Civil War Folklore Retold in 1899


Transcribed by Norma Knotts Shaffer from microfilm of the Calhoun Chronicle dated 3/21/1899.

T.T. Hodges was in town last Thursday morning discussing horses, hounds, religion, temperance, and many other living issues, and among other things he told in the presence of the writer and others, was a case of a dead man walking, which was substantially as follows, "In 1863," said he, "while what was known as the Jenkins raid was passing through West Virginia, they had a battle at Buckhannon, in which a man by the name of Black and several others were killed and wounded.  Dr.

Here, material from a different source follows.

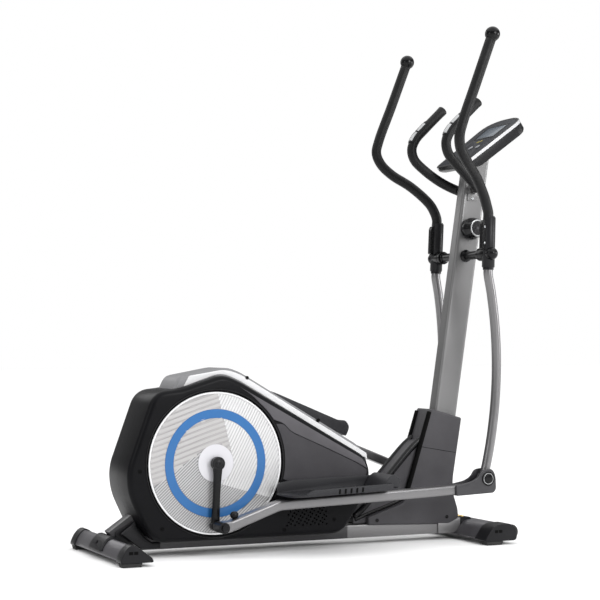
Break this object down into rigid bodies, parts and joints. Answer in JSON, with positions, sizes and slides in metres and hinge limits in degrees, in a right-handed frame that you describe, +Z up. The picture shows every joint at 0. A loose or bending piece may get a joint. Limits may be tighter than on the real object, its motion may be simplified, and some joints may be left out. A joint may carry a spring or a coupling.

Blair, the army surgeon, assisted by others, dressed the wounds of the wounded and laid out the dead after the manner of doing such things in war.  After having completed the work, the doctor and several others were sitting in the court room, which was being used as a hospital, chatting, when about 12 o'clock at night, to their surprise, the man, Black, who had been laid out for dead for several hours, suddenly rose up and walked across the court room to and against the ceiling on the opposite side from where he had been laying, and on going against the ceiling he fell backward to the floor.  All the visitors and spectators fled from the room except Dr. Blair and a man by the name of Smith Thomas, who now lives at Weston.  Thinking the man had come to life, a second examination was made, but he was found to be cold in death."